| Records supplied |
▬▬▬▬▬▬
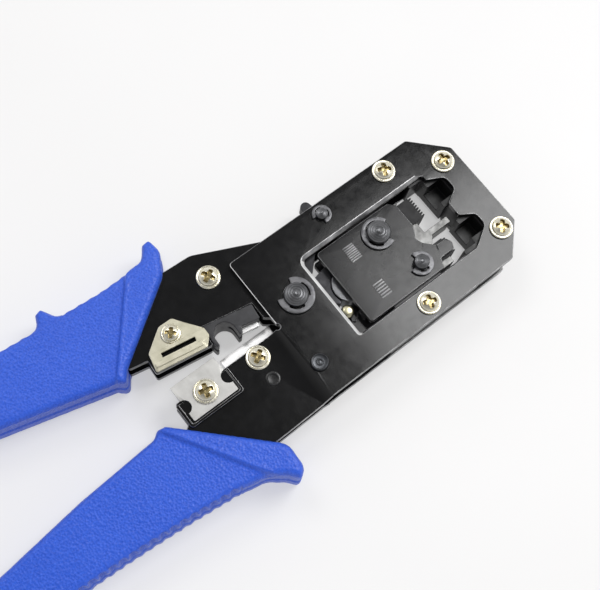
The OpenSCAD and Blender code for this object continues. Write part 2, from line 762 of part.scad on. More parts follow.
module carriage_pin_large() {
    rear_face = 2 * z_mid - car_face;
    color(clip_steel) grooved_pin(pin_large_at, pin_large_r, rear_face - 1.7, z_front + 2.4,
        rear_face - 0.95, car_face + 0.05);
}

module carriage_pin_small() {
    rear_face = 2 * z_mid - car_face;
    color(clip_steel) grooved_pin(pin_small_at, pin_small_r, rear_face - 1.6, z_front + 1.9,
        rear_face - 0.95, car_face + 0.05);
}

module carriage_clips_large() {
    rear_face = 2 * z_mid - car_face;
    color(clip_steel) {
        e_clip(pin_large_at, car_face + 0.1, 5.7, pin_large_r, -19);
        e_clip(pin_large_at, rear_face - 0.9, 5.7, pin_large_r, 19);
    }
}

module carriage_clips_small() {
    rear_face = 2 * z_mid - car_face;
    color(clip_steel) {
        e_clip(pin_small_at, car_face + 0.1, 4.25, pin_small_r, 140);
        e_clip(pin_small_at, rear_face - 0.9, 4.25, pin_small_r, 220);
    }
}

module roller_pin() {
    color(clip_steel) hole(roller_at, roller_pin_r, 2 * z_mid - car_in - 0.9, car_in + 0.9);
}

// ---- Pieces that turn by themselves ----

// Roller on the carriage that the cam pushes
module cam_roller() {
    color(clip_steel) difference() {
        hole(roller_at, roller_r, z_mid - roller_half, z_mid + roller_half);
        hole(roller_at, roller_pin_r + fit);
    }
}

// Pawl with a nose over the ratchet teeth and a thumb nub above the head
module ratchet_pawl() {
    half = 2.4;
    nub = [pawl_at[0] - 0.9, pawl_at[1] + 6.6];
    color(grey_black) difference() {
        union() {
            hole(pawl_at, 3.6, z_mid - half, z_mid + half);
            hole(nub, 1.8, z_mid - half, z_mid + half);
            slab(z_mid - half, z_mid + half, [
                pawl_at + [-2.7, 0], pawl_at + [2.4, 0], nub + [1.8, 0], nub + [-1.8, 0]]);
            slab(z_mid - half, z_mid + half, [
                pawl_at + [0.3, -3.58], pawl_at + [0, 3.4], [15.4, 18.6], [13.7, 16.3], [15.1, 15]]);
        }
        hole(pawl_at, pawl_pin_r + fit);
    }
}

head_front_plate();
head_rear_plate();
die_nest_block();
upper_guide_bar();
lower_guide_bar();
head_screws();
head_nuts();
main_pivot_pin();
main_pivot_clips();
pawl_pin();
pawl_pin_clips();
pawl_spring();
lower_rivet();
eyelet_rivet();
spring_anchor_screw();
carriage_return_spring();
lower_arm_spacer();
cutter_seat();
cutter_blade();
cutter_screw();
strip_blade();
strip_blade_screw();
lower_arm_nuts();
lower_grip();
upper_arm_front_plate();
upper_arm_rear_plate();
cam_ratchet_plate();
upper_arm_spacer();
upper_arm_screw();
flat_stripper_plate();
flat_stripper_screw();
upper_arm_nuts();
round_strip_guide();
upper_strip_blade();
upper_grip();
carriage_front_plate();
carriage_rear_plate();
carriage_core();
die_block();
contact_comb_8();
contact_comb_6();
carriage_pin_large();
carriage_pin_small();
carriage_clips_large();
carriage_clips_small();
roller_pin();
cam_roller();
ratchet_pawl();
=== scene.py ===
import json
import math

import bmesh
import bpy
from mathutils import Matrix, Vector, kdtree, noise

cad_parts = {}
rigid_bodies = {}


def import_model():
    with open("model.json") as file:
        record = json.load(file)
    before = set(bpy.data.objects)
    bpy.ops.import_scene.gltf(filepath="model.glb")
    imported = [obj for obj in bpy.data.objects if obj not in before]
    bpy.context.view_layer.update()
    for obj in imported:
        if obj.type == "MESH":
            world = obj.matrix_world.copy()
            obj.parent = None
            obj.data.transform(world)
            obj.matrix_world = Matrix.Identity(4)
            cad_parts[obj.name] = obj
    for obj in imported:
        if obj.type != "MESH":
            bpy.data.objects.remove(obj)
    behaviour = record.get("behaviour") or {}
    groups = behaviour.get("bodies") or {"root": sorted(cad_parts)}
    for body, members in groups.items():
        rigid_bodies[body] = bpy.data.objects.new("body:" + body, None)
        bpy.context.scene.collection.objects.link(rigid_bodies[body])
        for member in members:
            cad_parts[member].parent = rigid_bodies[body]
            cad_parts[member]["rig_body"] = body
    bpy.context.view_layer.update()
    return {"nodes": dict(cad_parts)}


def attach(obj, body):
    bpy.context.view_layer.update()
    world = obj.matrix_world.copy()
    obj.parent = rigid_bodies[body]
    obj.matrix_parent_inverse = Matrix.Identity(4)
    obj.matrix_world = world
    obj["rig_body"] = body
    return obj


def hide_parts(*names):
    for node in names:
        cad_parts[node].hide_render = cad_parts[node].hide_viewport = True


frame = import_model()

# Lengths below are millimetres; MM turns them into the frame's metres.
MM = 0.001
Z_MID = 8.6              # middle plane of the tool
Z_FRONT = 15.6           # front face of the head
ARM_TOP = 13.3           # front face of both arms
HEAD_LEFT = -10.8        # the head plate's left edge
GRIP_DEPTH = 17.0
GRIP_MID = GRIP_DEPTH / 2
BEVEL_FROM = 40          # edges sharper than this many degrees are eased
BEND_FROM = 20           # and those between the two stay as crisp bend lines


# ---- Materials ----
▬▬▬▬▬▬
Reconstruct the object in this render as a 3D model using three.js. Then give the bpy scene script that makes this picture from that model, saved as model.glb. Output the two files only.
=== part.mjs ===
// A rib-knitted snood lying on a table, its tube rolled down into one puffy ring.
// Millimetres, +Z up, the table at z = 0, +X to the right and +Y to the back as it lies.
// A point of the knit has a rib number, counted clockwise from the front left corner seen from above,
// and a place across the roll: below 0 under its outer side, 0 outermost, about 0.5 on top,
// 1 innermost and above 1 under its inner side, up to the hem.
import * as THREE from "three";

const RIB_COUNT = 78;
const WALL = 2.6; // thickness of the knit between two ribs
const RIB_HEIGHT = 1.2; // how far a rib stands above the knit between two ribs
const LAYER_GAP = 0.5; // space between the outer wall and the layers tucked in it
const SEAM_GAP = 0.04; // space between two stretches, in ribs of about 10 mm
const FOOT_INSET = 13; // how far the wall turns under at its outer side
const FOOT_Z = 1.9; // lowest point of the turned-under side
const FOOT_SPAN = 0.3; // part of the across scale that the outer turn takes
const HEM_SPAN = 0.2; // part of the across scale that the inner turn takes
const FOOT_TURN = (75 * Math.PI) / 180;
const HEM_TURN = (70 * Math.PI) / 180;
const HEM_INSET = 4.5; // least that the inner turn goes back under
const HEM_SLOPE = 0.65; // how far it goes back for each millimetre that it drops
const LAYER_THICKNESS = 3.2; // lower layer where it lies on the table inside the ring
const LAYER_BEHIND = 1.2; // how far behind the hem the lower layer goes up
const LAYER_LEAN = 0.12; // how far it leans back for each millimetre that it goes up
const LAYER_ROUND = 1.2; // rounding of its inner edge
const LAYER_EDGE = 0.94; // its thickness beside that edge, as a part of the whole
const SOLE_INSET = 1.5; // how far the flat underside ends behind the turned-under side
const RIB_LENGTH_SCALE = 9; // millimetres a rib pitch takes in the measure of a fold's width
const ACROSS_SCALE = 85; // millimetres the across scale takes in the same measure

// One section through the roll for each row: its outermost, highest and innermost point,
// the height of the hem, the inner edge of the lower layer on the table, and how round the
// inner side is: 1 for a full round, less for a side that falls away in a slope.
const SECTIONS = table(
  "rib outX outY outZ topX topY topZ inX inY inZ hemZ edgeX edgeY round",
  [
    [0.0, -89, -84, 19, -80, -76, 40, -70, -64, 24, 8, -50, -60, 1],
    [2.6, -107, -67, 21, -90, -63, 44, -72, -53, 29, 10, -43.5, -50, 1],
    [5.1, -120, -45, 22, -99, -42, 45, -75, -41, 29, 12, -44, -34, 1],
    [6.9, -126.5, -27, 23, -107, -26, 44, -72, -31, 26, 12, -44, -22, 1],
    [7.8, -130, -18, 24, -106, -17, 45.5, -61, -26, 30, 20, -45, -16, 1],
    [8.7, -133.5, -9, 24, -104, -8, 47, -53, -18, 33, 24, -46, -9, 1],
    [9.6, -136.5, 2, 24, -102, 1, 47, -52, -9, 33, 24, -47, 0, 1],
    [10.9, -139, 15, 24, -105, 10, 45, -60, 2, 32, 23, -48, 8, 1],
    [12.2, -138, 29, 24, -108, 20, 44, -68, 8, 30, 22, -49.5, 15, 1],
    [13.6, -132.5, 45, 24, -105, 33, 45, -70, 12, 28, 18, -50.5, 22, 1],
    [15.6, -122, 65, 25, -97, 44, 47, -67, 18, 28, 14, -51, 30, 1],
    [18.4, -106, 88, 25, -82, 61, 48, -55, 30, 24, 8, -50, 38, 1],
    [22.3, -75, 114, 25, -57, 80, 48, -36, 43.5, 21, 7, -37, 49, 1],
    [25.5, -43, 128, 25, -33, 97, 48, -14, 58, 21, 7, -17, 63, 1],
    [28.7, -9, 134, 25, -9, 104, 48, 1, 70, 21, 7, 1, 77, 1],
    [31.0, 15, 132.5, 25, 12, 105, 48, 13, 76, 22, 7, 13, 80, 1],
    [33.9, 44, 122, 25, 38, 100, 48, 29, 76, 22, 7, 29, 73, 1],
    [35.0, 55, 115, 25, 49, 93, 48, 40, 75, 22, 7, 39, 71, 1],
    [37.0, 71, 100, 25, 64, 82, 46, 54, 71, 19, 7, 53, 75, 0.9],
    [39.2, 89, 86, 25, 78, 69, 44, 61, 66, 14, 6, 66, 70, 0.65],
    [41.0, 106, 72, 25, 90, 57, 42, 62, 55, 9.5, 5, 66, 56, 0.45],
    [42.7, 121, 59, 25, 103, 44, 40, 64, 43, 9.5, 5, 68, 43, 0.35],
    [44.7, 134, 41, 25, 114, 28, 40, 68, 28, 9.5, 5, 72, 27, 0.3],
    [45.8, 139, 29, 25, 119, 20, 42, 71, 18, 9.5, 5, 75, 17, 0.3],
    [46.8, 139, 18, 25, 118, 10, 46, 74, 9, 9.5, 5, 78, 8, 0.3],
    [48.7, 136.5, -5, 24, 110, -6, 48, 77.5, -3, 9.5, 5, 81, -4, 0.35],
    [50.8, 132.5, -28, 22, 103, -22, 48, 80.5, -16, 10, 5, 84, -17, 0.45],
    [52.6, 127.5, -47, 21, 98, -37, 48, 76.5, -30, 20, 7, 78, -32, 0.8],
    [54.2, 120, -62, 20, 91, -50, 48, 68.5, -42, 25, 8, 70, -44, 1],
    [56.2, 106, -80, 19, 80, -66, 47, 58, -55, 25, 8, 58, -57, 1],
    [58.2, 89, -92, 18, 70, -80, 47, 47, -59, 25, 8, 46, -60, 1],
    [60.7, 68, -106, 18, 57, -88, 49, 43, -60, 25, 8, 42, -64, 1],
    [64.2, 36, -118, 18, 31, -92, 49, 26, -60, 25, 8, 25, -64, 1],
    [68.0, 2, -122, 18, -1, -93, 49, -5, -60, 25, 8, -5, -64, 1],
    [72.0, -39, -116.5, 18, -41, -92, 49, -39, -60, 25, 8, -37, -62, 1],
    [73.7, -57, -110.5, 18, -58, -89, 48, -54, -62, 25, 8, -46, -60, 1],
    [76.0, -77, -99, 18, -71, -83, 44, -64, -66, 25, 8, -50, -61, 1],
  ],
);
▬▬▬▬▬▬
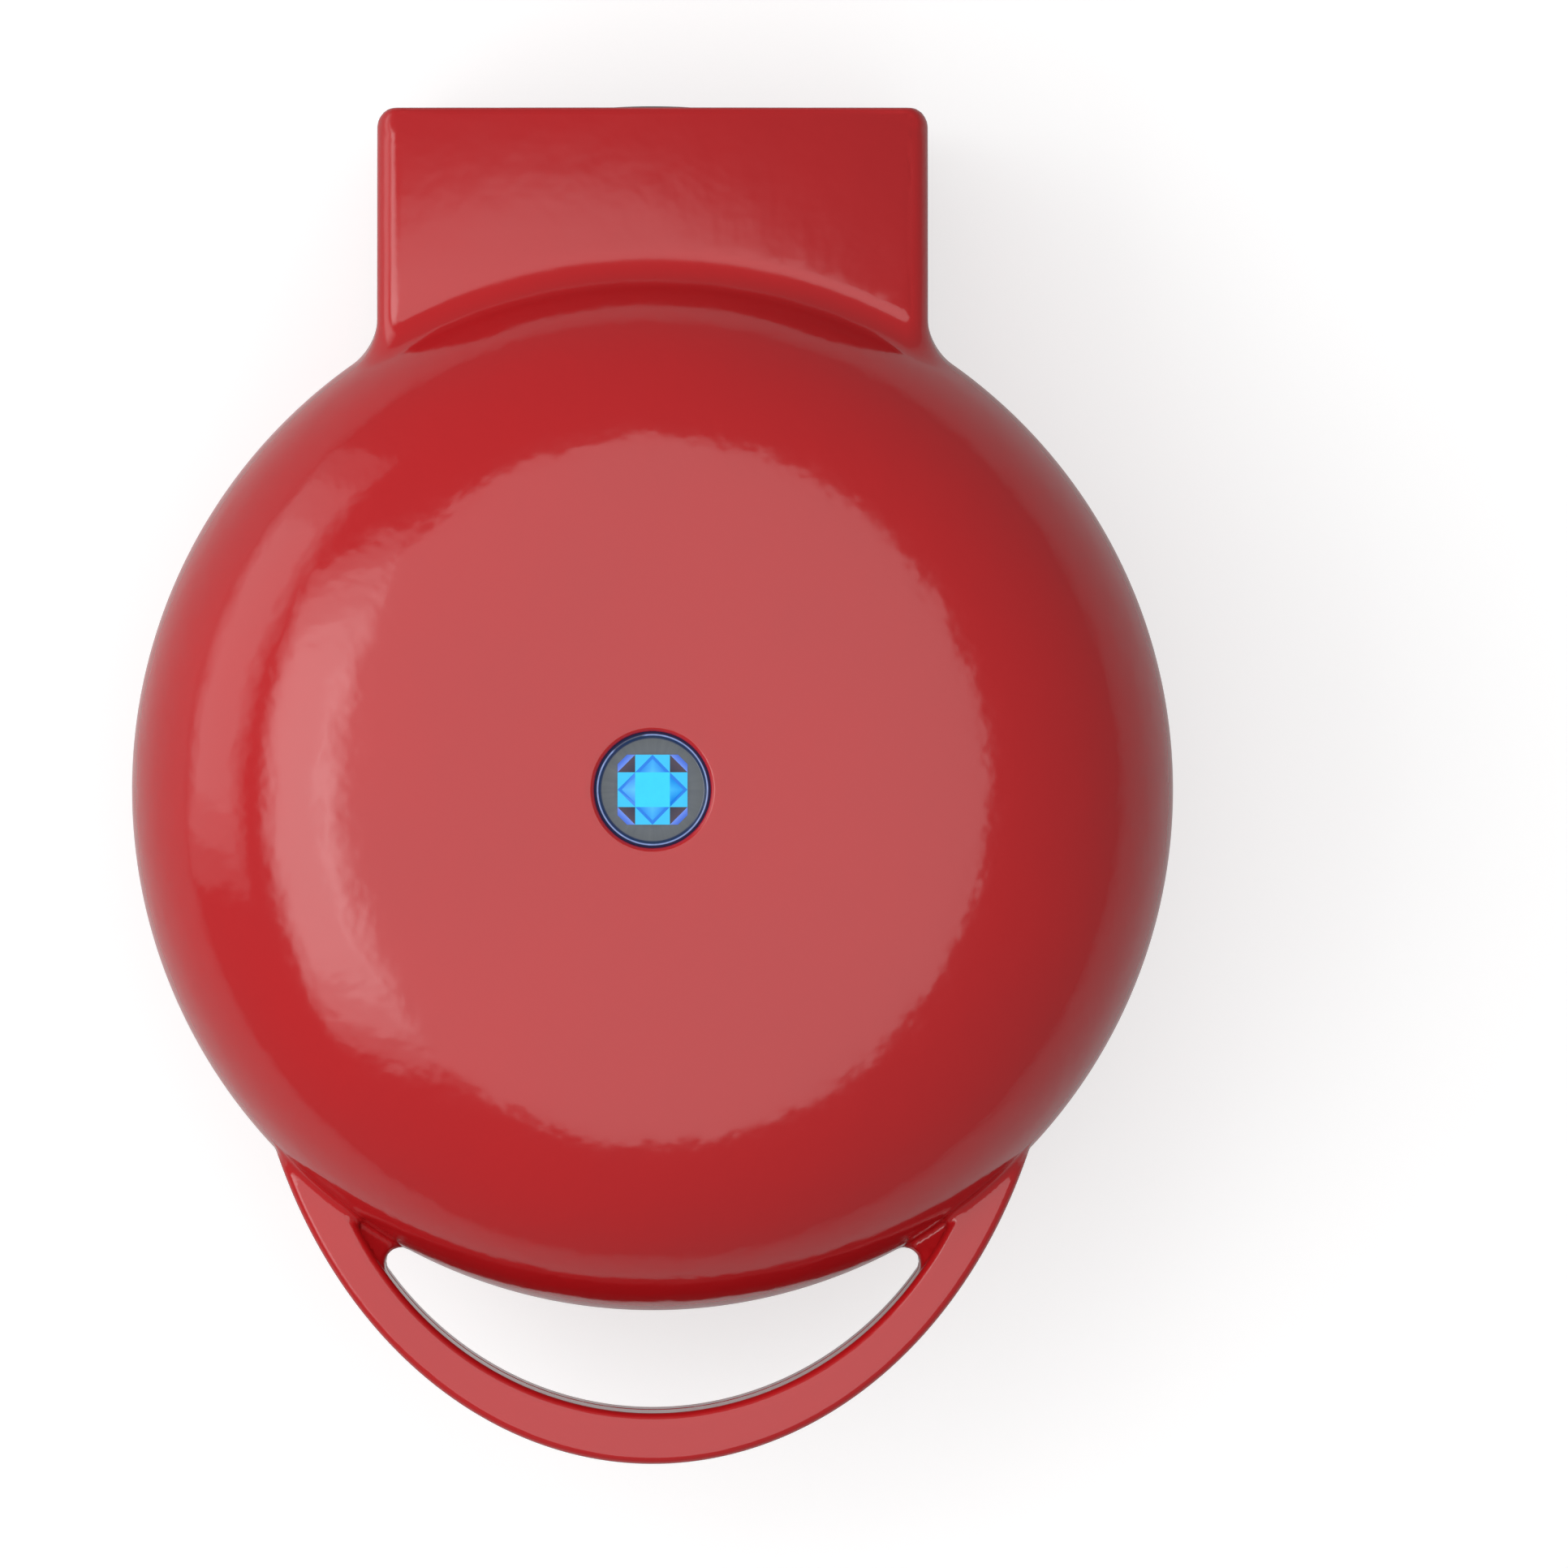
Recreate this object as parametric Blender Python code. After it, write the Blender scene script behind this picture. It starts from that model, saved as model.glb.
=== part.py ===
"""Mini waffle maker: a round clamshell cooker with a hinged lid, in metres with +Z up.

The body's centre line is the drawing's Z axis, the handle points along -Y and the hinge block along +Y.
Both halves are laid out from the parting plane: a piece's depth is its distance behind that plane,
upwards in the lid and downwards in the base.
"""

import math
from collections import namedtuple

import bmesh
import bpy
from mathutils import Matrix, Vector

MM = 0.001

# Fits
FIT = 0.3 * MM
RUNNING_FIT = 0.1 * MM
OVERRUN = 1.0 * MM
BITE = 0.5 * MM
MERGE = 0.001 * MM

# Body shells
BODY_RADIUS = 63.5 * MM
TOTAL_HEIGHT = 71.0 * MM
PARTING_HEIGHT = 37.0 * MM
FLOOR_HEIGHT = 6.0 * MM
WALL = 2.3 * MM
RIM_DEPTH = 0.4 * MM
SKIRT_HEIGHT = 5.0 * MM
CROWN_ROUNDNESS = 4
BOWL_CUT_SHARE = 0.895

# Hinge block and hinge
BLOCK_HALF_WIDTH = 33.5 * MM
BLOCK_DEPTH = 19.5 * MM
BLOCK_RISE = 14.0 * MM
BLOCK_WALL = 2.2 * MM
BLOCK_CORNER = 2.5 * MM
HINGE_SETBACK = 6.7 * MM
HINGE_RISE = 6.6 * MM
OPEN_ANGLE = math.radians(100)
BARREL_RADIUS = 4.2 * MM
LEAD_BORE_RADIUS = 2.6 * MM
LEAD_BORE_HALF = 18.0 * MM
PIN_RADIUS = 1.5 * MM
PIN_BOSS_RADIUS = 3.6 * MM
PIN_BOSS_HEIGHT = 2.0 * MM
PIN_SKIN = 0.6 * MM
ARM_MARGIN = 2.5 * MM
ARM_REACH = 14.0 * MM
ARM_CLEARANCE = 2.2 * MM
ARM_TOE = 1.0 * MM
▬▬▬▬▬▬
| Task instructions |
Each line from the one holding "head_front_plate();" to the one holding "for member in", those two included, is to be transcribed exactly, and no other line.

| Exercise answer |
head_front_plate();
head_rear_plate();
die_nest_block();
upper_guide_bar();
lower_guide_bar();
head_screws();
head_nuts();
main_pivot_pin();
main_pivot_clips();
pawl_pin();
pawl_pin_clips();
pawl_spring();
lower_rivet();
eyelet_rivet();
spring_anchor_screw();
carriage_return_spring();
lower_arm_spacer();
cutter_seat();
cutter_blade();
cutter_screw();
strip_blade();
strip_blade_screw();
lower_arm_nuts();
lower_grip();
upper_arm_front_plate();
upper_arm_rear_plate();
cam_ratchet_plate();
upper_arm_spacer();
upper_arm_screw();
flat_stripper_plate();
flat_stripper_screw();
upper_arm_nuts();
round_strip_guide();
upper_strip_blade();
upper_grip();
carriage_front_plate();
carriage_rear_plate();
carriage_core();
die_block();
contact_comb_8();
contact_comb_6();
carriage_pin_large();
carriage_pin_small();
carriage_clips_large();
carriage_clips_small();
roller_pin();
cam_roller();
ratchet_pawl();
=== scene.py ===
import json
import math

import bmesh
import bpy
from mathutils import Matrix, Vector, kdtree, noise

cad_parts = {}
rigid_bodies = {}


def import_model():
    with open("model.json") as file:
        record = json.load(file)
    before = set(bpy.data.objects)
    bpy.ops.import_scene.gltf(filepath="model.glb")
    imported = [obj for obj in bpy.data.objects if obj not in before]
    bpy.context.view_layer.update()
    for obj in imported:
        if obj.type == "MESH":
            world = obj.matrix_world.copy()
            obj.parent = None
            obj.data.transform(world)
            obj.matrix_world = Matrix.Identity(4)
            cad_parts[obj.name] = obj
    for obj in imported:
        if obj.type != "MESH":
            bpy.data.objects.remove(obj)
    behaviour = record.get("behaviour") or {}
    groups = behaviour.get("bodies") or {"root": sorted(cad_parts)}
    for body, members in groups.items():
        rigid_bodies[body] = bpy.data.objects.new("body:" + body, None)
        bpy.context.scene.collection.objects.link(rigid_bodies[body])
        for member in members:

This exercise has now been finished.